Who is responsible for managing psychosocial risks?
Employers and organisational leaders are responsible for identifying and managing psychosocial risks. However, effective management often involves collaboration across leadership, HR, and employees to ensure risks are properly addressed.
How often should a psychosocial hazards policy be reviewed?
Policies should be reviewed regularly, particularly when there are changes in the workplace, legislation, or after incidents occur. Many organisations review policies annually to ensure they remain relevant and effective.
What is the difference between a policy and a procedure?
A policy outlines the organisation’s approach and commitment to managing risks, while procedures provide the detailed steps on how those risks are managed in practice.

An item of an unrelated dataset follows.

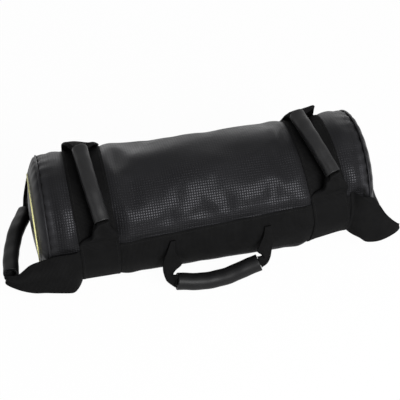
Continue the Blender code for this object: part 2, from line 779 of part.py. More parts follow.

Both are important for effective implementation.
Key Takeaways
- A strong psychosocial hazards policy template turns legal duty into daily practice that protects people and performance.
- Prioritise primary controls that fix causes such as workload, role clarity, and job control.
- Make reporting easy, respond quickly, and close the loop to build trust and early intervention.
- Measure lead indicators and review after change so controls stay fit for purpose.
- Invest in leader capability and consultation to embed psychological safety and accountability.